Procédure contentieuse antérieure :

L'établissement public Voies navigables de France a demandé au Tribunal administratif de Cergy-Pontoise de constater que les travaux effectués par l'EURL LOCAFLU sans autorisation sur le domaine public fluvial constituaient une contravention de grande voirie sur le fondement des articles L. 2124-8 et L. 2132-5 du code général de la propriété des personnes publiques et de condamner l'EURL LOCAFLU au paiement d'une amende de 6 000 euros et à ce que l'ensemble des frais de déplacement spontané ou forcé du bateau " King Kong " sur lequel les travaux étaient réalisés et du dock flottant " Sail Fish " mis en place par le contrevenant afin de réaliser lesdits travaux soient mis à la charge de cette société.

Par un jugement n° 1104928 du 27 juin 2013, le magistrat désigné du Tribunal administratif de Cergy-Pontoise a condamné l'EURL LOCAFLU au paiement d'une amende de 4 000 euros et mis à sa charge les frais de déplacement du dock flottant " Sail Fish " lui appartenant.
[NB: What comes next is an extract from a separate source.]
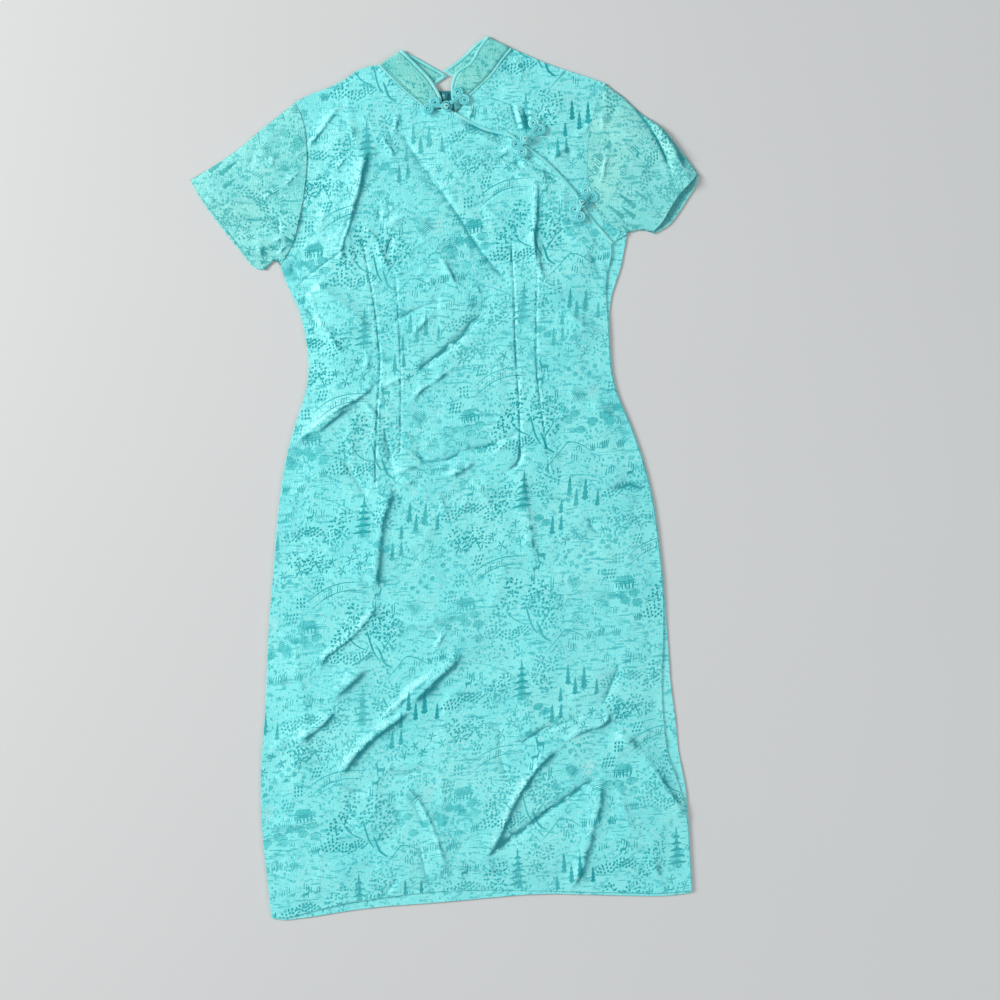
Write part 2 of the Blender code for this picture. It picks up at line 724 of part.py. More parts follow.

Procédure devant la Cour :

Par une requête sommaire et un mémoire ampliatif, enregistrés respectivement les 23 août et 22 novembre 2013, et un mémoire complémentaire, enregistré le 23 septembre 2014, l'EURL LOCAFLU, représenté par Me Normand, avocat, demande à la Cour :

1° d'annuler ce jugement du magistrat désigné du Tribunal administratif de

Cergy-Pontoise du 27 juin 2013 ;

2° de mettre à la charge de Voies navigables de France la somme de 3 000 euros sur le fondement de l'article L. 761-1 du code de justice administrative.

Elle soutient que :

- le jugement attaqué est entaché d'erreur de droit pour avoir fait application de l'article L.2132-5 du code général de la propriété des personnes publiques en estimant que des travaux effectués à titre privé sur un bateau-logement nécessitaient l'autorisation du gestionnaire du domaine public fluvial alors que cet article ne vise que des travaux effectués directement sur ce domaine ;

- il n'est pas nécessaire d'obtenir une autorisation de stationnement dans un garage à bateaux, lequel est à la disposition des professionnels travaillant sur le domaine public fluvial ;

- le jugement attaqué est insuffisamment motivé ;

- la qualité d'agent assermenté du signataire du procès-verbal n'est pas établie ;

- le procès-verbal est entaché d'une contradiction et d'une erreur matérielle quant à l'interdiction de stationnement dont ferait l'objet la zone considérée et, par suite, n'est pas probant ;

- elle doit être exonérée de toutes poursuites du fait de l'attitude adoptée par Voies navigables de France à son égard, l'établissement public n'ayant pas donné suite à sa position prise courant de l'année 2013 en vue de la délivrance d'une autorisation d'occupation du domaine public et ayant adopté une nouvelle position en 2014 entachée d'erreur de droit et d'erreur manifeste d'appréciation.

........................................................................................................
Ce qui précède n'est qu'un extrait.